*INSTRUCTIONS FOR THE TASK*. Beginning at the first line of the data, print each line exactly, stopping after the line that contains "floor at z = 0.".

*PROVIDED DATA*.
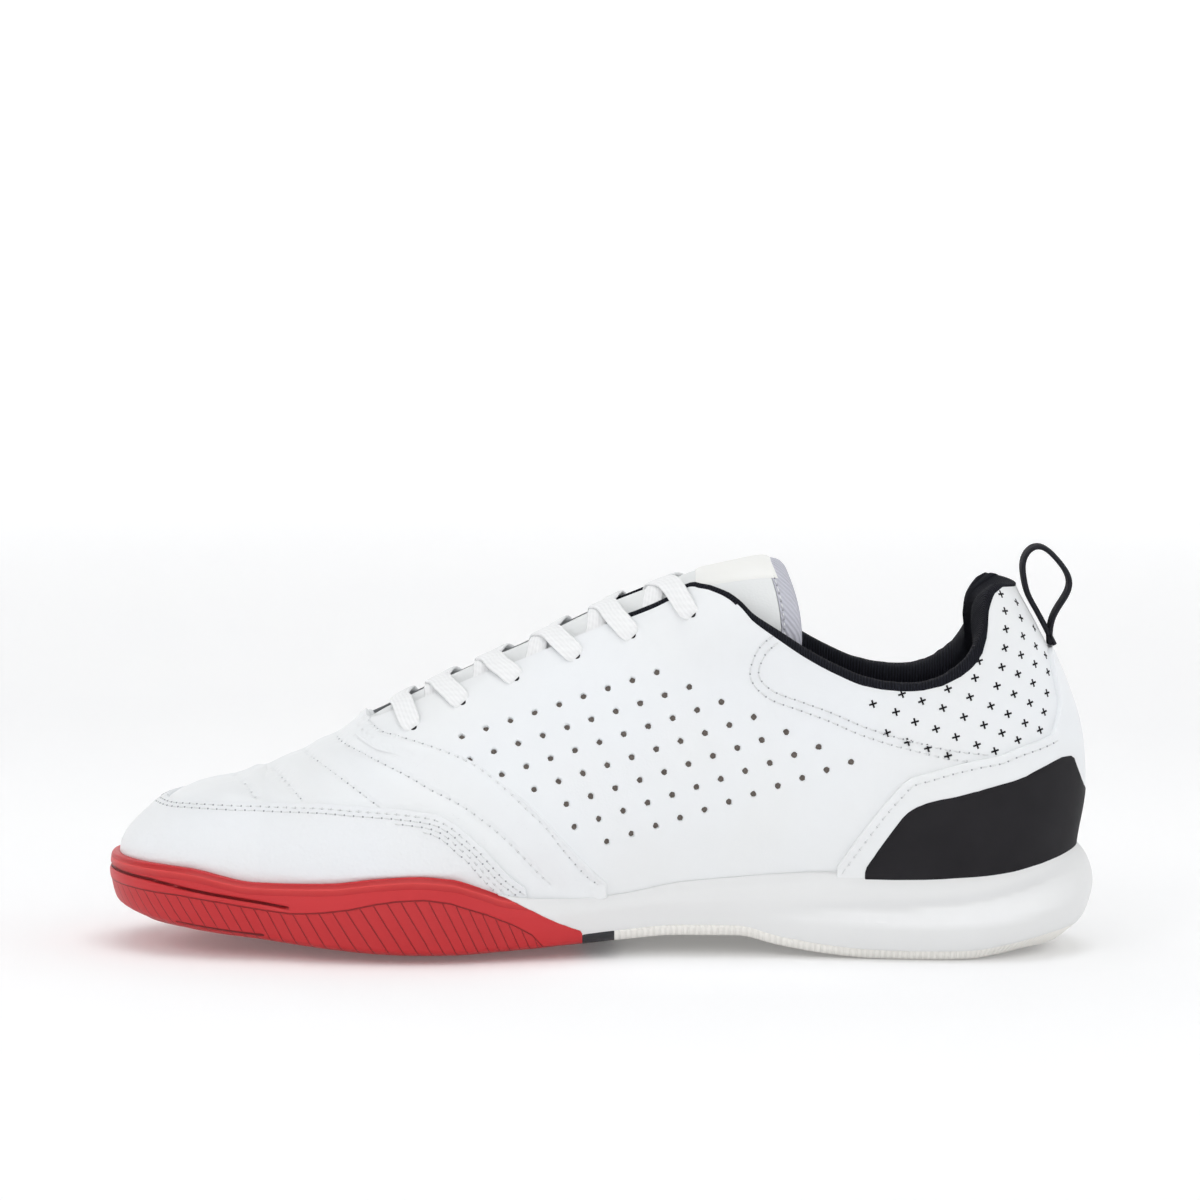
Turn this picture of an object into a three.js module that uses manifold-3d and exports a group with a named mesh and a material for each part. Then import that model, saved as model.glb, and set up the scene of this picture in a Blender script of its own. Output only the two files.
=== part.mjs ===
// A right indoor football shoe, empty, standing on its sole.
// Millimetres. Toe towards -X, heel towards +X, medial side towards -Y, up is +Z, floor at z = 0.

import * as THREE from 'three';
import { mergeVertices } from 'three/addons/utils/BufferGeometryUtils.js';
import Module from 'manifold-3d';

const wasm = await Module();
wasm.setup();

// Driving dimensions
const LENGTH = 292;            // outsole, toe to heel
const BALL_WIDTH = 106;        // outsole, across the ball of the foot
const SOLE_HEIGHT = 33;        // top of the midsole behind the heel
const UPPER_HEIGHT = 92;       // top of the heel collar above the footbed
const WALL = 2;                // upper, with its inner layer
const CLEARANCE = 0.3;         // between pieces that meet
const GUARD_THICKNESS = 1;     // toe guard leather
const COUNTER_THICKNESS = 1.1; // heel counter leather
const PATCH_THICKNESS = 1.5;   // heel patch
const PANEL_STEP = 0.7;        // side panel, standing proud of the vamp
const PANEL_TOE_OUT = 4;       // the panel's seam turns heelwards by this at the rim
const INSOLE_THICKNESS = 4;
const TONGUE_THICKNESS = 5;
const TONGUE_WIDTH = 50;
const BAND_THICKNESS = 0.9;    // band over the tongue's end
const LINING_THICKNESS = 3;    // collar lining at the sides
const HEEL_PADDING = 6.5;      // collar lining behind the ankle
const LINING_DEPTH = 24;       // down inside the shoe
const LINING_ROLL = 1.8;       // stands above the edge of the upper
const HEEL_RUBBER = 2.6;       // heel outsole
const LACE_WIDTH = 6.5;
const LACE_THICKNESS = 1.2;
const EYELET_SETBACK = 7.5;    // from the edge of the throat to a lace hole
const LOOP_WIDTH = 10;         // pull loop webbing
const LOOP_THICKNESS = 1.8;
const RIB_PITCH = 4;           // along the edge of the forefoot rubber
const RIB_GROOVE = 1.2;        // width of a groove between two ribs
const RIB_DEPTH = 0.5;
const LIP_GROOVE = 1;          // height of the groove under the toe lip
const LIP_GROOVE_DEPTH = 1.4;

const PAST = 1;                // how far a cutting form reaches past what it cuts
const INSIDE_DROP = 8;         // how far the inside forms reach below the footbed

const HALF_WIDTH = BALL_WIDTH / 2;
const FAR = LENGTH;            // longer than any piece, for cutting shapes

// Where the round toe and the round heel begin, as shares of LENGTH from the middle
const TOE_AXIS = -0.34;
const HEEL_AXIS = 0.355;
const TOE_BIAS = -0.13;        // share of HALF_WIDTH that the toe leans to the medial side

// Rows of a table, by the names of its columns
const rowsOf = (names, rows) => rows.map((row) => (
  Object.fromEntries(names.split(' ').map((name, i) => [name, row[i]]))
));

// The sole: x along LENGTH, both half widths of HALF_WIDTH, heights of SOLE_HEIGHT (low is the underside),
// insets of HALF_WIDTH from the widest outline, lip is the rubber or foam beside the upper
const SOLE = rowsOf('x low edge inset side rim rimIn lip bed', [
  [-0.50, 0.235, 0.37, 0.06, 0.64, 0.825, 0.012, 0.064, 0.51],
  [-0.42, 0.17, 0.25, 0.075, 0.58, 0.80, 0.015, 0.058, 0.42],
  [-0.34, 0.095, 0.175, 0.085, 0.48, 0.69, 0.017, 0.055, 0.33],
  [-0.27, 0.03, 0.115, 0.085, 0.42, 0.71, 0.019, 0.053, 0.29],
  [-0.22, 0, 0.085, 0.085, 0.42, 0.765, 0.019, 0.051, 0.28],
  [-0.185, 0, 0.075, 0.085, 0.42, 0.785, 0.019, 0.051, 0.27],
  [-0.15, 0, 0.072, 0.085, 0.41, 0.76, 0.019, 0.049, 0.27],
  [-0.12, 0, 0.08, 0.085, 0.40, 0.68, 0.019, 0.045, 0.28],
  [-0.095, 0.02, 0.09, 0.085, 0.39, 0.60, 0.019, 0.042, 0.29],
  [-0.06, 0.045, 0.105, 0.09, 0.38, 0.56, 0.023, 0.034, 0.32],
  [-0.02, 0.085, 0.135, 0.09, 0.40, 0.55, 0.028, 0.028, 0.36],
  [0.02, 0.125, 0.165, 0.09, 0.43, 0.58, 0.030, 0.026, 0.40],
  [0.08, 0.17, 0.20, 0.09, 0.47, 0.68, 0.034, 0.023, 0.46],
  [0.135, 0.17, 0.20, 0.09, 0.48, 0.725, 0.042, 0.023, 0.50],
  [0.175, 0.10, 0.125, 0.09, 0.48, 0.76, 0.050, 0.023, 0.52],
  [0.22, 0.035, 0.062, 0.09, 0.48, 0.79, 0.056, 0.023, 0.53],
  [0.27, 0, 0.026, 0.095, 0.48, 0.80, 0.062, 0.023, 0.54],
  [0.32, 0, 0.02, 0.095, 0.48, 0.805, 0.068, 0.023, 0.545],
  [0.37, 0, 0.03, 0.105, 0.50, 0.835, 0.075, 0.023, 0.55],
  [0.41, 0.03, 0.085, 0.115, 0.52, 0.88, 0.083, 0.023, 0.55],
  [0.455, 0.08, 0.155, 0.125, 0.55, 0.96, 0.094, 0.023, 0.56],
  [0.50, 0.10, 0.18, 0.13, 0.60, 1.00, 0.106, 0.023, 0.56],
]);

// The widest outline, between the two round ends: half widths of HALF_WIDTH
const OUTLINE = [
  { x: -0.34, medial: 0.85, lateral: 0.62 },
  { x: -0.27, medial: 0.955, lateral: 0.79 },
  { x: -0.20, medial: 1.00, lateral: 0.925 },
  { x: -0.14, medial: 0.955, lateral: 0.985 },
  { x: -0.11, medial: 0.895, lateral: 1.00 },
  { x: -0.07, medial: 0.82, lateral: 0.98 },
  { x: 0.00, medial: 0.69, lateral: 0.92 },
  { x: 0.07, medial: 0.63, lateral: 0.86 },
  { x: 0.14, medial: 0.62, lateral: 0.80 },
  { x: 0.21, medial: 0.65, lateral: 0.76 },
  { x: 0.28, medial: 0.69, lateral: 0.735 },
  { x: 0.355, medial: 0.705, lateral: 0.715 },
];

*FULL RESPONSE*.
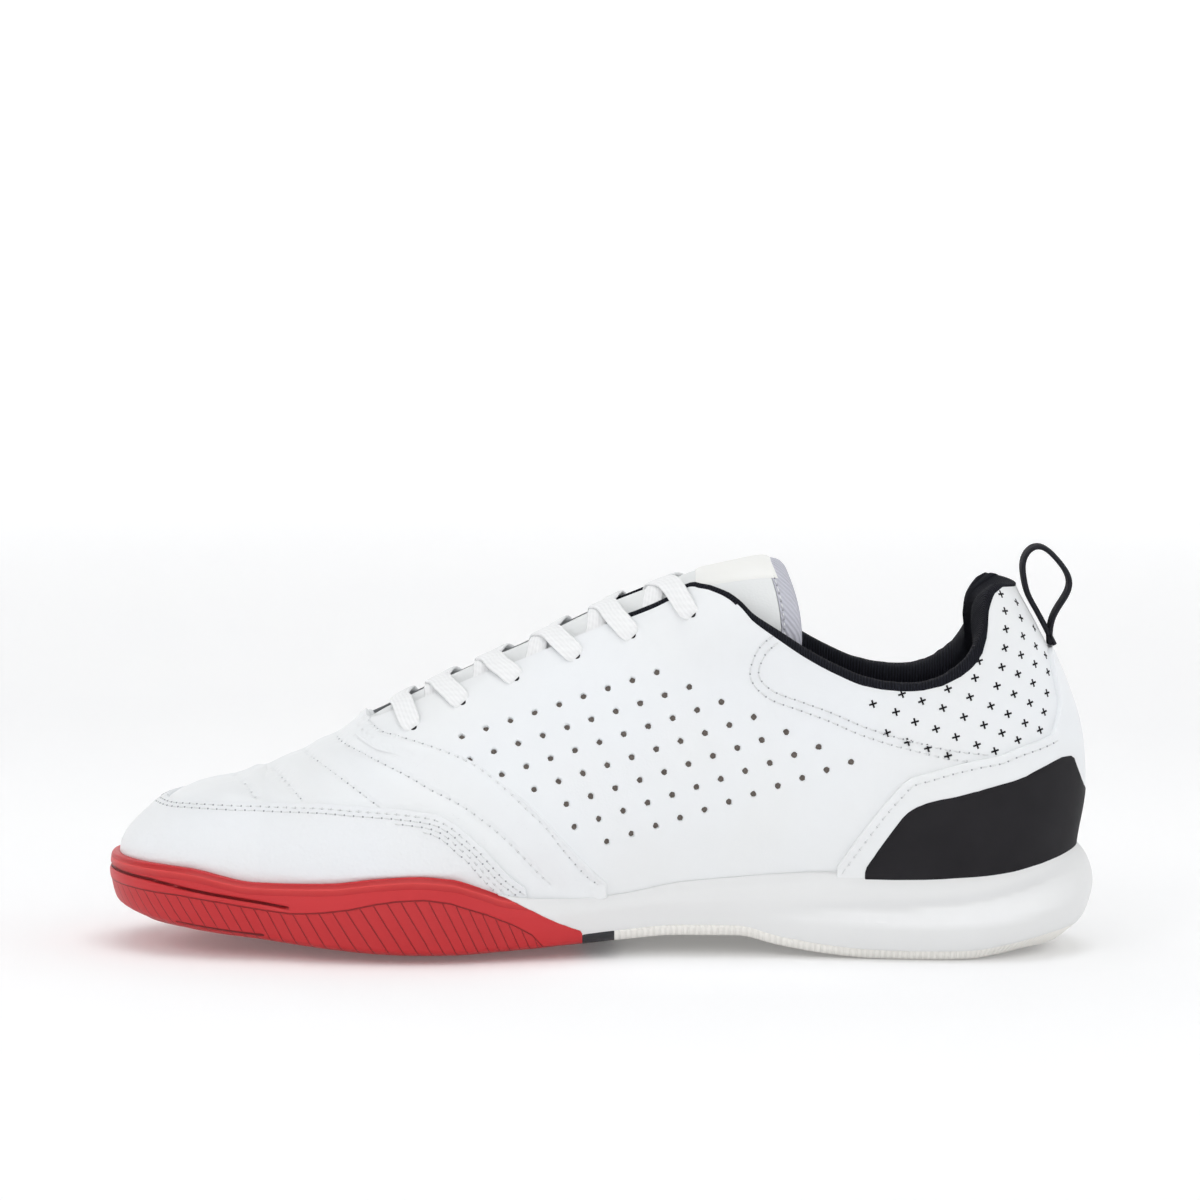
Turn this picture of an object into a three.js module that uses manifold-3d and exports a group with a named mesh and a material for each part. Then import that model, saved as model.glb, and set up the scene of this picture in a Blender script of its own. Output only the two files.
=== part.mjs ===
// A right indoor football shoe, empty, standing on its sole.
// Millimetres. Toe towards -X, heel towards +X, medial side towards -Y, up is +Z, floor at z = 0.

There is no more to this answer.